Al Real Albergo dei Poveri gli scatti di Rodchenko Sgarbi: «Ha liberato la fotografia dalla memoria»

Inquadrature insolite, angolazioni particolari, forme e dinamismo. Al Real Albergo dei Poveri, arrivano le fotografie di Alexander Rodchenko. In mostra dal 19 giugno a Palermo, nello spazio adiacente alla retrospettiva dedicata a Capa, il fotografo avanguardista russo che ruppe con le norme rigorose di fine ‘800. «Il nostro dovere è quello di sperimentare», scriveva nel suo diario. «In mostra due giganti della fotografia – afferma Francesca Spatafora, direttrice del polo museale Salinas – Un momento importante inserito in un periodo di fervore culturale per la città di Palermo».

Già pittore e artista, Alexander Rodchenko prende in mano una Leica all’età di 37 anni. Nei suoi scatti, oggetti ordinari reinterpretati da prospettive insolite e audaci. Un negozio di alimentari, una rampa di scale, viti, bulloni, uomini, donne a lavoro, e ancora: balconi, finestre, muri, dettagli di macchinari.
In giro tra una fabbrica e l’altra, il fotografo russo immortala la quotidianità in maniera rivoluzionaria.
«Rodchenko ha definito lo spazio nuovo della modernità – spiega il critico d’arte Vittorio Sgarbi – La sua rivoluzione è pari a quella di Piero Della Francesca. Ha ucciso la nostalgia, liberato la fotografia dalla memoria».

Nel cognome il prefisso Rod, radice condivisa con le parole russe rozdenie e rodit, rispettivamente “nascita” e “partorire”. «Papà diceva, scherzando – racconta la figlia  Varvara Rodchenko – che con un cognome come quello doveva per forza partorire qualcosa di nuovo». Nasce con lui il Metodo Rodchenko, ispirato allo stile sovversivo, che vede la fotografia rappresentazione dinamica della realtà.
Unico nelle sue composizioni: scorci, particolari, inclinazioni e prospettive inusuali. 

«Vietato fotografare a livello degli occhi, era una delle sue regole principali – spiega anche la curatrice Olga Sviblova – Rodchenko riprende i concetti del costruttivismo e li applica nella fotografia». Un rivoluzionario dell’immagine, che documenta la realtà attraverso occhi e obiettivi insoliti.
«Diceva di guardare il mondo con uno sguardo mattutino.
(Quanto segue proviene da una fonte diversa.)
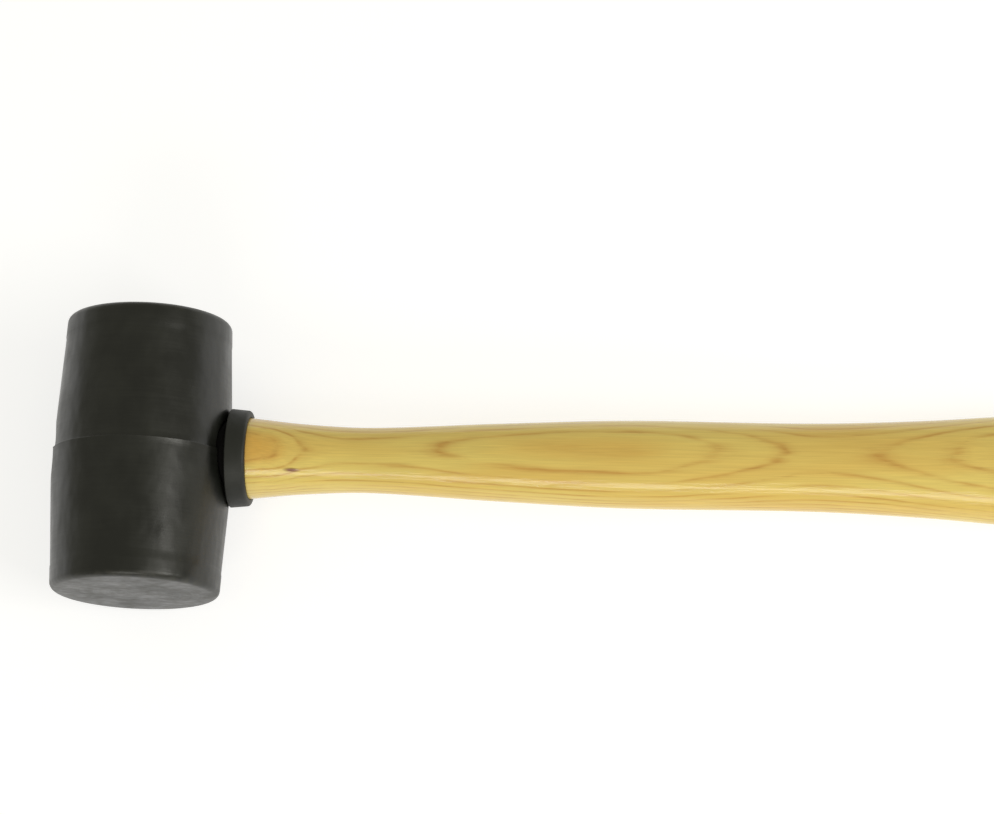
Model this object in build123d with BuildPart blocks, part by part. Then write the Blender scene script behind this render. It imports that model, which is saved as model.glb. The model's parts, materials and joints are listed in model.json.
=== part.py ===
"""Rubber mallet: a moulded rubber barrel on a hardwood handle.

The mallet lies on its side, as it does when put down. The barrel's middle and the handle's end touch the
ground, so the handle slopes down a few degrees from the head.

Row frame, in millimetres: +Z is up, +X runs along the handle away from the head, and Y is the line of the
blow. The origin is on the ground, under the middle of the whole tool.
"""

import os
from math import asin, atan2, cos, hypot, sin

from build123d import *

# Barrel head.
HEAD_LENGTH = 99.0  # from one striking face to the other
BELLY_R = 32.6  # at the parting line, on the -Y half
FACE_R = 30.05  # the -Y striking face, before its edge is rounded
BAND_R = 30.3  # inner edge of the band next to that face
MOULD_STEP = 0.6  # how much smaller the +Y half is, all the way along
BAND_LENGTH = 8.0
BAND_STEP = 0.25  # how far the band stands out from the taper
FACE_EDGE_R = 2.0

# Handle, across its length. "Height" is along the line of the blow, "thickness" is square to it.
NECK_R = 14.4  # round, where it leaves the collar
THROAT_HEIGHT, THROAT_THICKNESS = 23.4, 20.6
GRIP_HEIGHT, GRIP_THICKNESS = 31.3, 24.8
WAIST_HEIGHT, WAIST_THICKNESS = 31.4, 23.8
KNOB_HEIGHT, KNOB_THICKNESS = 39.0, 27.6
BUTT_HEIGHT, BUTT_THICKNESS = 37.0, 26.0
BUTT_EDGE_R = 7.0

# Handle, along its length.
OVERALL_LENGTH = 356.0  # from the barrel's far side to the handle's end
THROAT_FROM_COLLAR = 42.9
GRIP_FROM_COLLAR = 132.9
FLARE_LENGTH = 86.0  # from the waist, where the grip starts to widen, to the handle's end
KNOB_FROM_END = 13.0  # widest place of the flare
KNOB_SAG = 0.2  # the sloping knob reaches this much lower, just past its widest place

# Tenon: the part of the handle inside the head.
TENON_R = 12.5
TENON_RECESS = 4.2  # how far its sawn end sits inside the barrel's far side
EYE_CLEARANCE = 0.05  # between the tenon or the sleeve and the head's eye

# Collar: a rubber ring with a short sleeve that reaches into the mouth of the eye.
COLLAR_R = 17.5
COLLAR_LENGTH = 7.1
COLLAR_EDGE_R = 1.4
COLLAR_GAP = 0.1  # between the collar's flat back and the barrel beside the eye's mouth
COLLAR_CLEARANCE = 0.05  # between the collar and the handle
SOCKET_DEPTH = 3.6  # how deep the handle's neck sits in the collar's front
SLEEVE_WALL = 1.6
SLEEVE_LENGTH = 6.0  # behind the collar's flat back

# Wooden wedge, set along the line of the blow, in a saw cut.
WEDGE_WIDTH = 24.0
WEDGE_LENGTH = 34.0
WEDGE_HEAD = 4.4  # thickness at the sawn end
KERF_WIDTH = 1.0  # of the saw cut, and so of the wedge's tip
KERF_PAST_WEDGE = 10.0

# Steel wedge, set across the wooden one.
STEEL_WIDTH = 13.0
STEEL_LENGTH = 15.0
STEEL_HEAD, STEEL_TIP = 2.6, 0.6


def blend(first, second, share):
    """Value that lies a share of the way from the first to the second."""
    return first + (second - first) * share


# How the mallet lies: the handle turns down until its knob touches the ground with the barrel.
butt_at = OVERALL_LENGTH - BELLY_R  # stations are distances from the barrel's centre
knob_at = butt_at - KNOB_FROM_END
knob_drop = KNOB_THICKNESS / 2 + KNOB_SAG
lie = asin(BELLY_R / hypot(knob_at, knob_drop)) - atan2(knob_drop, knob_at)
along = Vector(cos(lie), 0, -sin(lie))
up = Vector(sin(lie), 0, cos(lie))

# The barrel's far side ends beside the eye, which cuts away the widest place of the belly.
half_length = HEAD_LENGTH / 2
taper_end = half_length - BAND_LENGTH
eye_r = TENON_R + EYE_CLEARANCE
far_side = blend(BELLY_R, BAND_R - BAND_STEP, eye_r / taper_end)
centre = Vector((far_side - butt_at * cos(lie)) / 2, 0, BELLY_R)

# "lengthwise" looks down on the mallet: its x runs along the handle and its y along the blow.
# "across" cuts the handle: its x runs along the blow and its y through the handle's thickness.
lengthwise = Plane(origin=centre, x_dir=along, z_dir=up)
across = Plane(origin=centre, x_dir=(0, 1, 0), z_dir=along)
blow_axis = Axis(centre, (0, 1, 0))
handle_axis = Axis(centre, along)

# The collar's flat back meets the barrel beside the mouth of the eye, where the belly is already narrower.
sleeve_r = TENON_R + COLLAR_CLEARANCE + SLEEVE_WALL
mouth_r = sleeve_r + EYE_CLEARANCE
seat = blend(BELLY_R, BAND_R - BAND_STEP, mouth_r / taper_end)

# Stations along the handle.
tenon_end = TENON_RECESS - BELLY_R
collar_back = seat + COLLAR_GAP
collar_front = collar_back + COLLAR_LENGTH
sleeve_end = collar_back - SLEEVE_LENGTH
shoulder = collar_front - SOCKET_DEPTH
throat_at = collar_front + THROAT_FROM_COLLAR
grip_at = collar_front + GRIP_FROM_COLLAR
waist_at = butt_at - FLARE_LENGTH

through_barrel = 3 * BELLY_R  # a cut this long goes right through


with BuildPart() as head:
    with BuildSketch(lengthwise) as barrel_half_section:
        with BuildLine() as barrel_outline:
            Polyline(
                (0, -half_length),
                (FACE_R, -half_length),
                (BAND_R, -taper_end),
                (BAND_R - BAND_STEP, -taper_end),
                (BELLY_R, 0),
                (BELLY_R - MOULD_STEP, 0),
                (BAND_R - BAND_STEP - MOULD_STEP, taper_end),
                (BAND_R - MOULD_STEP, taper_end),
                (FACE_R - MOULD_STEP, half_length),
                (0, half_length),
                close=True,
            )
        make_face()
    revolve(axis=blow_axis)
    rims = head.edges().filter_by(GeomType.CIRCLE).group_by(Axis.Y)
    fillet(rims[0] + rims[-1], FACE_EDGE_R)
    # The eye goes right through. Its mouth is wider, for the collar's sleeve.
    with BuildSketch(across.offset(-through_barrel / 2)) as eye:
        Circle(eye_r)
    extrude(amount=through_barrel, mode=Mode.SUBTRACT)
    with BuildSketch(across.offset(sleeve_end)) as eye_mouth:
        Circle(mouth_r)
    extrude(amount=through_barrel, mode=Mode.SUBTRACT)
head.part.label = "head"


with BuildPart() as collar:
    with BuildSketch(across.offset(collar_back)) as flange:
        Circle(COLLAR_R)
    extrude(amount=COLLAR_LENGTH)
    fillet(collar.faces().sort_by(handle_axis)[-1].edges(), COLLAR_EDGE_R)
    with BuildSketch(across.offset(sleeve_end)) as sleeve:
        Circle(sleeve_r)
    extrude(amount=SLEEVE_LENGTH)
    with BuildSketch(across.offset(sleeve_end)) as tenon_hole:
        Circle(TENON_R + COLLAR_CLEARANCE)
    extrude(amount=SLEEVE_LENGTH + COLLAR_LENGTH, mode=Mode.SUBTRACT)
    with BuildSketch(across.offset(shoulder)) as neck_socket:
        Circle(NECK_R + COLLAR_CLEARANCE)
    extrude(amount=SOCKET_DEPTH, mode=Mode.SUBTRACT)
collar.part.label = "collar"


with BuildPart() as steel_wedge:
    with BuildSketch(across.offset(tenon_end)) as steel_head:
        Rectangle(STEEL_HEAD, STEEL_WIDTH)
    with BuildSketch(across.offset(tenon_end + STEEL_LENGTH)) as steel_tip:
        Rectangle(STEEL_TIP, STEEL_WIDTH)
    loft()
steel_wedge.part.label = "steel_wedge"


with BuildPart() as wood_wedge:
    with BuildSketch(across.offset(tenon_end)) as wedge_head:
        Rectangle(WEDGE_WIDTH, WEDGE_HEAD)
    with BuildSketch(across.offset(tenon_end + WEDGE_LENGTH)) as wedge_tip:
        Rectangle(WEDGE_WIDTH, KERF_WIDTH)
    loft()
    whole_wedge = wood_wedge.part
    add(steel_wedge.part, mode=Mode.SUBTRACT)
wood_wedge.part.label = "wood_wedge"


with BuildPart() as handle:
    # Each section is an oval: its station, its height along the blow, and its thickness.
    ovals = [
        (collar_front, 2 * NECK_R, 2 * NECK_R),
        (
            blend(collar_front, throat_at, 0.45),
            blend(2 * NECK_R, THROAT_HEIGHT, 0.68),
            blend(2 * NECK_R, THROAT_THICKNESS, 0.68),
        ),
        (throat_at, THROAT_HEIGHT, THROAT_THICKNESS),
        (
            blend(throat_at, grip_at, 0.5),
            blend(THROAT_HEIGHT, GRIP_HEIGHT, 0.56),
            blend(THROAT_THICKNESS, GRIP_THICKNESS, 0.56),
        ),
        (grip_at, GRIP_HEIGHT, GRIP_THICKNESS),
        (waist_at, WAIST_HEIGHT, WAIST_THICKNESS),
        (
            blend(waist_at, knob_at, 0.55),
            blend(WAIST_HEIGHT, KNOB_HEIGHT, 0.43),
            blend(WAIST_THICKNESS, KNOB_THICKNESS, 0.43),
        ),
        (knob_at, KNOB_HEIGHT, KNOB_THICKNESS),
        (butt_at, BUTT_HEIGHT, BUTT_THICKNESS),
    ]
    for station, height, thickness in ovals:
        with BuildSketch(across.offset(station)) as oval:
            Ellipse(height / 2, thickness / 2)
    loft()
    fillet(handle.faces().sort_by(handle_axis)[-1].edges(), BUTT_EDGE_R)
    with BuildSketch(across.offset(shoulder)) as neck:
        Circle(NECK_R)
    extrude(amount=SOCKET_DEPTH)
    with BuildSketch(across.offset(tenon_end)) as tenon:
        Circle(TENON_R)
    extrude(amount=shoulder - tenon_end)
    with BuildSketch(across.offset(tenon_end)) as kerf:
        Rectangle(2 * TENON_R, KERF_WIDTH)
    extrude(amount=WEDGE_LENGTH + KERF_PAST_WEDGE, mode=Mode.SUBTRACT)
    add(whole_wedge, mode=Mode.SUBTRACT)
    add(steel_wedge.part, mode=Mode.SUBTRACT)
handle.part.label = "handle"


os.makedirs("parts", exist_ok=True)
export_step(head.part, "parts/head.step")
export_step(collar.part, "parts/collar.step")
export_step(handle.part, "parts/handle.step")
export_step(wood_wedge.part, "parts/wood_wedge.step")
export_step(steel_wedge.part, "parts/steel_wedge.step")
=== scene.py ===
"""Rubber mallet: the looks of a moulded rubber barrel on a lacquered hickory handle.

Sizes are in millimetres in the handle's own coordinates: x runs along the handle from the barrel's centre,
y along the line of the blow, and z through the handle's thickness, upwards. Every finished mesh is turned
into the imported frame, in metres.
"""

import json
import logging
import math
from dataclasses import dataclass, field
from enum import Enum
from typing import Any, Callable, Iterable, Sequence

import bmesh
import bpy
from mathutils import Euler, Matrix, Vector, noise


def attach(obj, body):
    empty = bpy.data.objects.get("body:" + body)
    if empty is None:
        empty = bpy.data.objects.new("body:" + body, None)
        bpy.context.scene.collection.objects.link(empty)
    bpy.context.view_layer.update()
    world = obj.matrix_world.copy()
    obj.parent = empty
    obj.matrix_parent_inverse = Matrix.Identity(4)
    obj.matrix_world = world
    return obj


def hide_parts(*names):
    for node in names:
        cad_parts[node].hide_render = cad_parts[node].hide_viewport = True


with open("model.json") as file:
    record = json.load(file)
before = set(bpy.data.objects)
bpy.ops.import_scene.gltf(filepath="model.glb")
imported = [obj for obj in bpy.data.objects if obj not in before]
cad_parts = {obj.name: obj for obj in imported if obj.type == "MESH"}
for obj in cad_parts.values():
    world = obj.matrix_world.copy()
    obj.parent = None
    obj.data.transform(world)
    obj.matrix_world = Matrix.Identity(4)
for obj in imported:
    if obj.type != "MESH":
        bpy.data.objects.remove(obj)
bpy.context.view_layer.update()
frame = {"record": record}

LOG = logging.getLogger("mallet")
MM = 0.001

MOUNTS = {mount["name"]: mount for mount in frame["record"]["mounts"]}
LOWER_FACE = Vector(MOUNTS["lower_face"]["pos_m"])
UPPER_FACE = Vector(MOUNTS["upper_face"]["pos_m"])
CENTRE = (LOWER_FACE + UPPER_FACE) / 2
ALONG = Vector(MOUNTS["throat"]["axis"]).normalized()
LIE = math.atan2(-ALONG.z, ALONG.x)  # how far the handle slopes down
PLACE = Matrix.LocRotScale(CENTRE, Euler((0, LIE, 0)), Vector((MM, MM, MM)))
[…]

La mattina quando ti svegli – continua Sviblova – ti lavi gli occhi e li sciacqui, così Rodchenko guardava al mondo: in maniera nuova, dinamica. Queste tematiche sono state poi riprese dall’arte contemporanea e in Manifesta 12».

Tra gli scatti, un operaio che accatasta il legname, le grandi stampanti della sede del quotidiano Gudok, gli interni e i particolari di una fabbrica di automobili, lavoratori intenti a costruire un canale in Carelia, una fabbrica di lampadine elettriche a Mosca. Giochi di luci, ombre e forme in Alexander Rodchenko. Revolution in Photography, che resterà a Palermo fino al 23 settembreCentocinquanta stampe, provenienti dalla collezione del Multimedia Art Museum di Mosca, scrupolosamente selezionate dalla direttrice Sviblova, con il contributo di Olga Strada, direttrice dell’Istituto Italiano di Cultura con sede a Mosca. «La mostra era già stata in Italia, a Mantova – spiega Strada – come seconda sede ho molto voluto Palermo perché quest’anno è sia Capitale Italiana della Cultura che sede di Manifesta 12».

Esposte scene di vita quotidiana, ma anche ritratti di amici e parenti immortalati dal rivoluzionario padre della fotografia sovietica. «Se si desidera insegnare all’occhio umano a vedere in una nuova maniera – scriveva Rodchenko nel suo diario – è necessario mostrargli gli oggetti quotidiani e familiari da prospettive ed angolazioni totalmente inaspettate». Fotografo-pensatore della prima metà del XX secolo, Alexander Rodchenko ha lasciato testimonianze e riflessioni sull’arte: appunti, bozze, articoli e diari, a testimonianza di un drammatico conflitto tra la ragione e l’impulso creativo. L’esposizione, promossa dall’Assessorato Regionale dei Beni Culturali e dell’Identità Siciliana, si inserisce in un piano di collaborazione con il Ministero dei Beni Culturali della Federazione Russa.